Member of the Bundestag
- In office 2023–2025

Personal details
- Born: 16 September 1976 (age 49) Neubrandenburg
- Party: FDP

= Christian Bartelt =

German politician (born 1976)

Christian Bartelt (born 1976 in Neubrandenburg) is a German dentist and politician of the Free Democratic Party (FDP) who was a member of the German Bundestag from 2023 to March 2025.

== Political career ==
Bartelt has been a member of the FDP since 2002.

Bartelt stood as a candidate in the 2005 federal elections and in the 2009 federal elections in the federal constituency of Greifswald – Demmin – Ostvorpommern. In the 2006 Mecklenburg-Vorpommern state election, 2011, 2016 and 2021 in the state constituency of Vorpommern-Greifswald II and in the federal elections in 2013, 2017 and 2021 in the federal constituency of Mecklenburgische Seenplatte I – Vorpommern-Greifswald II.

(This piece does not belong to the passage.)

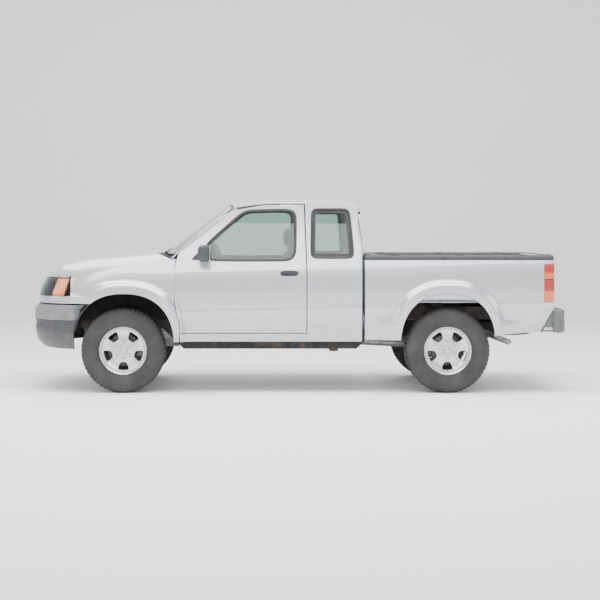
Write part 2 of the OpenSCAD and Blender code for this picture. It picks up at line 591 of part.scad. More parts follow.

===Member of the German Parliament, 2023–2025===
In September 2023, Bartelt replaced Hagen Reinhold as a Member of the German Bundestag for Mecklenburg-Vorpommern. In parliament, he has since been serving on the Health Committee, the Committee on Economic Affairs, the Sports Committee and the Committee on Petitions.

In addition to his committee assignments, Bartelt has been an alternate member of the German delegation to the Baltic Sea Parliamentary Conference since 2023.